The Technology Education Program at The Ohio State University is designed to equip preservice and inservice teachers with the knowledge and skills needed to provide learners in a variety of settings a basic and general understanding of how people solve problems and extend human capabilities through innovation. Our curriculum is organized around the technological systems of manufacturing technologies, construction technologies, energy and power technologies, transportation technologies, information and communication technologies, medical technologies, and agricultural and related biotechnologies. The technological knowledge taught includes the nature and evolution of technology, contextual relationships or linkages with other subject areas, and technological concepts and principles. The processes are those actions people undertake to create, invent, design, transform, produce, make, control, maintain, and use the systems listed above. The processes often involve the use of tools, be they hammers and saws or computers and the internet.
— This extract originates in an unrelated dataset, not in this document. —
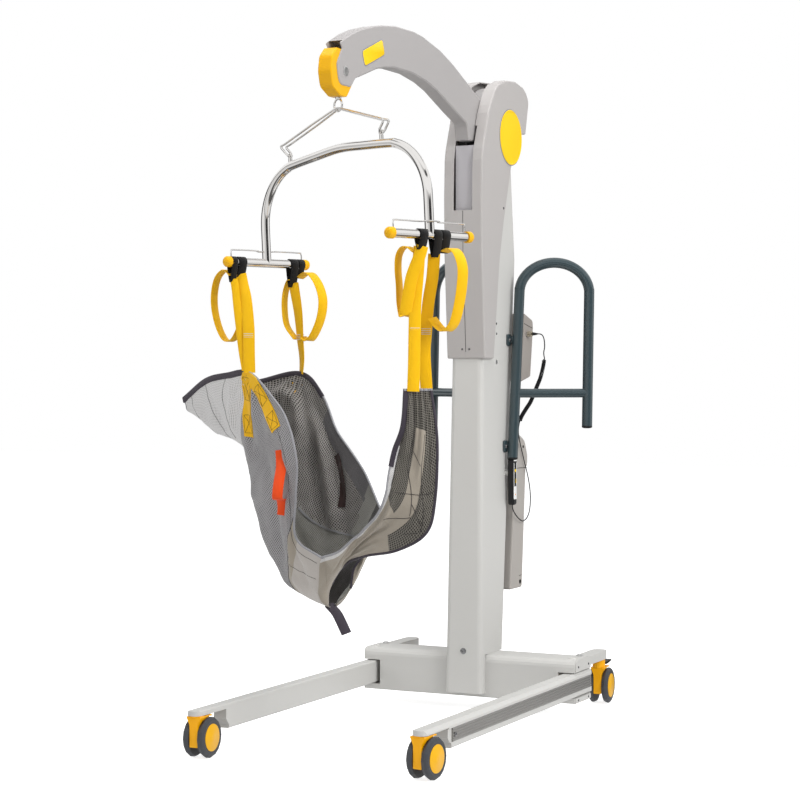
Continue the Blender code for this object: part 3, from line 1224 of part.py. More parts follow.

Instructional Technology (also know as Educational Technology) is education designed to provide preservice and inservice teachers the knowledge and skills needed to use technology to enhance student learning. The focus is not on teaching students about technology in general but how teachers can use technology to teach math, language and other subjects. Currently, the hottest technologies involve computers but the Instructional Technology also teaches the appropriate uses of distance education, audio and/or video, and other technologies in educational settings. Currently OSU does not offer certification in the Instructional Technology area but does offer several programs which do provide educational experiences in the area.
Technology educators being naturally inclined toward all technologies have been early users of instructional technology as a means to improving student learning about technology. The Technology Education Program at The Ohio State University has always worked to keep preservice and inservice technology teachers up-to-date on new technology both as subject matter and a teaching tool. This applies not only to the use of computers in the classroom but also to the use of technological problem solving activities as integrators of learning from all subject areas.